I’m so glad it’s Saturday. Every moment takes me farther away from the awfulness that was yesterday.
It was filled with ridiculous amounts of spam conversations, stupid conversations about spam, beyond-stupid italics-filled conversations about spam, vaguely threatening conversations about spam, actually-threatening conversations about spam (happily not with me), and head-explodingly stupid conversations about software emergencies*. I held in tears of rage for eight hours, then I went home.
Safe! I thought. Totally escaped the work crap, yay. Then I went grocery shopping.

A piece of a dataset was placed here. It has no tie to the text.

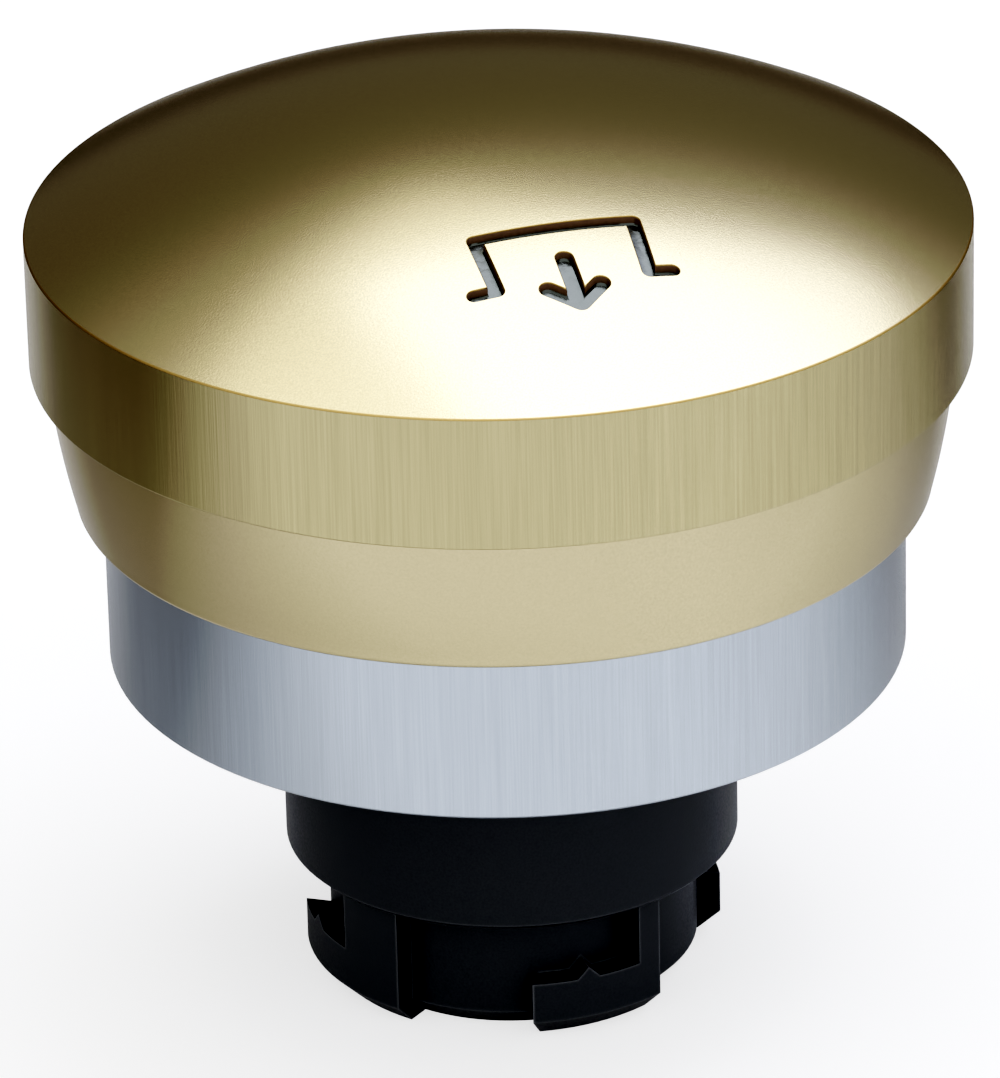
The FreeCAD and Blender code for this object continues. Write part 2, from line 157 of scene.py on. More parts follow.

Half an hour later, I’d unloaded 187 pounds of milk, soda, meat, cheese and yogurt onto the checkout and was about to present my credit card when I realized … I didn’t, in fact, have my credit card on me.
Is there a situation more likely to make you feel retarded and useless? I submit to you that there is not.
So I repacked the fucking cart, beseeched the checker to hold my stuff, drove home in a vile humor, grabbed my wallet, yelled at my friends (sorry, Jay — I wouldn’t really have kicked you in the face, I promise), drove back to Albertson’s, re-unpacked the cart, bought my freaking groceries, and drove right the hell home, where I plopped myself down on the couch with KT and watched … something … on television until I went to bed, not engaging my brain more than about twice.
On the plus side, if there’s a Quota of Suck, I do believe I’ve used up most of mine for the month. So that’s all right.
*These do not exist. But people like to think they do. “OMG, if I don’t get Visio installed on my computer todaaaaaaaaaaay the world will blow up.” NEWSFLASH: No one ever died from lack of fucking flowchart.